Big Sport has no reason for being, except as shallow reality TV level entertainment - and this shows in the painful vacuity of Big Sport Talk. Have you noticed how nearly all the 'analysis' revolves around the 'will to win'? It's so stupid it hurts to listen to!
Sport Reporter: Are you disappointed that you didn't win?
Athlete: Yes.
SR: So, what went wrong? The other side was very strong. It was clear they wanted this victory very badly.
A: The other side played a strong game, and we had some problems - we just didn't believe we could do it.
SR: What will you do next time?
A: We have to focus all out on what we want and do all it takes. We're going to go in there believing in ourselves as champions.
Such exchanges also reveal the bizarre theological underpinnings of Big Sport: the portentous seriousness with which it takes itself could have been taken directly from medieval trial-by-combat. Winning is given a moral weight and meaning to cover up the ridiculousness of the whole enterprise; its tendencies to the moral corruption of organisers, participants and spectators; and the awful sacrifice it requires from its participants. That means that when 2 teams compete, the winner is not just the team that did best within a set of arbitrary rules, but actually superior in some wider moral sense, or else God wouldn't have let you win.
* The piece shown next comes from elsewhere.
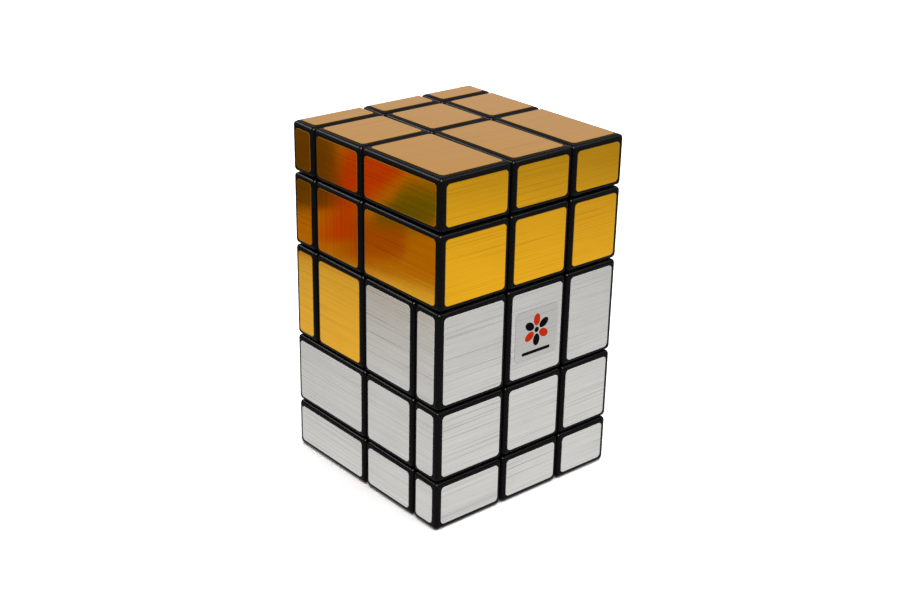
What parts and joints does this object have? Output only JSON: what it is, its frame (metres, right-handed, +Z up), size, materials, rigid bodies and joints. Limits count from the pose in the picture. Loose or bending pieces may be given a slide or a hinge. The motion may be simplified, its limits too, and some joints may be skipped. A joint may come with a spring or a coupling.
{
  "type": "joined mirror block cube puzzle",
  "caption": "Twisty puzzle of two mirror block cubes, gold above silver, that share their middle layer; all blocks differ in size and every layer above and below turns.",
  "frame": {"origin": "centre of the base, on the surface the puzzle stands on", "axes": "+Z up along the tower, from the silver cube to the gold one; -Y is the all-silver face of the joined layer that carries the label; +X is the right-hand side seen from there"},
  "size_m": [0.057, 0.057, 0.089],
  "materials": {
    "black_plastic": "satin",
    "grey_plastic": "matte",
    "steel": "satin",
    "gold_foil": "brushed",
    "silver_foil": "brushed",
    "label_film": "satin"
  },
  "bodies": {
    "joined_layer": {"gold_joined_corner_back_left": "black_plastic", "gold_joined_edge_back": "black_plastic", "gold_joined_corner_back_right": "black_plastic", "gold_joined_edge_left": "black_plastic", "gold_joined_centre": "black_plastic", "gold_joined_edge_right": "black_plastic", "silver_joined_edge_left": "black_plastic", "silver_joined_centre": "black_plastic", "silver_joined_edge_right": "black_plastic", "silver_joined_corner_front_left": "black_plastic", "silver_joined_edge_front": "black_plastic", "silver_joined_corner_front_right": "black_plastic"},
    "gold_middle_layer": {"gold_middle_edge_front_left": "black_plastic", "gold_middle_edge_front_right": "black_plastic", "gold_middle_edge_back_left": "black_plastic", "gold_middle_edge_back_right": "black_plastic", "gold_front_centre": "black_plastic", "gold_back_centre": "black_plastic", "gold_left_centre": "black_plastic", "gold_right_centre": "black_plastic", "gold_core": "grey_plastic", "gold_screw_top": "steel", "gold_screw_bottom": "steel", "gold_screw_front": "steel", "gold_screw_back": "steel", "gold_screw_left": "steel", "gold_screw_right": "steel"},
    "gold_outer_layer": {"gold_top_corner_front_left": "black_plastic", "gold_top_corner_front_right": "black_plastic", "gold_top_corner_back_left": "black_plastic", "gold_top_corner_back_right": "black_plastic", "gold_top_edge_front": "black_plastic", "gold_top_edge_back": "black_plastic", "gold_top_edge_left": "black_plastic", "gold_top_edge_right": "black_plastic", "gold_top_centre": "black_plastic"},
    "silver_middle_layer": {"silver_middle_edge_front_left": "black_plastic", "silver_middle_edge_front_right": "black_plastic", "silver_middle_edge_back_left": "black_plastic", "silver_middle_edge_back_right": "black_plastic", "silver_front_centre": "black_plastic", "silver_back_centre": "black_plastic", "silver_left_centre": "black_plastic", "silver_right_centre": "black_plastic", "silver_core": "grey_plastic", "silver_screw_top": "steel", "silver_screw_bottom": "steel", "silver_screw_front": "steel", "silver_screw_back": "steel", "silver_screw_left": "steel", "silver_screw_right": "steel"},
    "silver_outer_layer": {"silver_bottom_corner_front_left": "black_plastic", "silver_bottom_corner_front_right": "black_plastic", "silver_bottom_corner_back_left": "black_plastic", "silver_bottom_corner_back_right": "black_plastic", "silver_bottom_edge_front": "black_plastic", "silver_bottom_edge_back": "black_plastic", "silver_bottom_edge_left": "black_plastic", "silver_bottom_edge_right": "black_plastic", "silver_bottom_centre": "black_plastic"}
  },
  "joints": [
    {"name": "gold_inner_turn", "type": "hinge", "parent": "joined_layer", "child": "gold_middle_layer", "pos_m": [0.002, 0.01, 0.0665], "axis": [0, 0, 1], "continuous": true},
    {"name": "gold_outer_turn", "type": "hinge", "parent": "gold_middle_layer", "child": "gold_outer_layer", "pos_m": [0.002, 0.01, 0.0665], "axis": [0, 0, 1], "continuous": true},
    {"name": "silver_inner_turn", "type": "hinge", "parent": "joined_layer", "child": "silver_middle_layer", "pos_m": [0.002, -0.01, 0.0225], "axis": [0, 0, 1], "continuous": true},
    {"name": "silver_outer_turn", "type": "hinge", "parent": "silver_middle_layer", "child": "silver_outer_layer", "pos_m": [0.002, -0.01, 0.0225], "axis": [0, 0, 1], "continuous": true}
  ]
}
Unfortunately the moralisation of Big Sport, in addition to its Big Prizes and Big Responsibility, does not bring out the best in competitors or fans. As is so common in moral discourse everywhere, people who fail morally often try to displace the blame onto everything but themselves - injuries, spectators, umpires, cheating by the other side, the colour of their uniforms (!), etc. While when they win they are happy to take full responsibility.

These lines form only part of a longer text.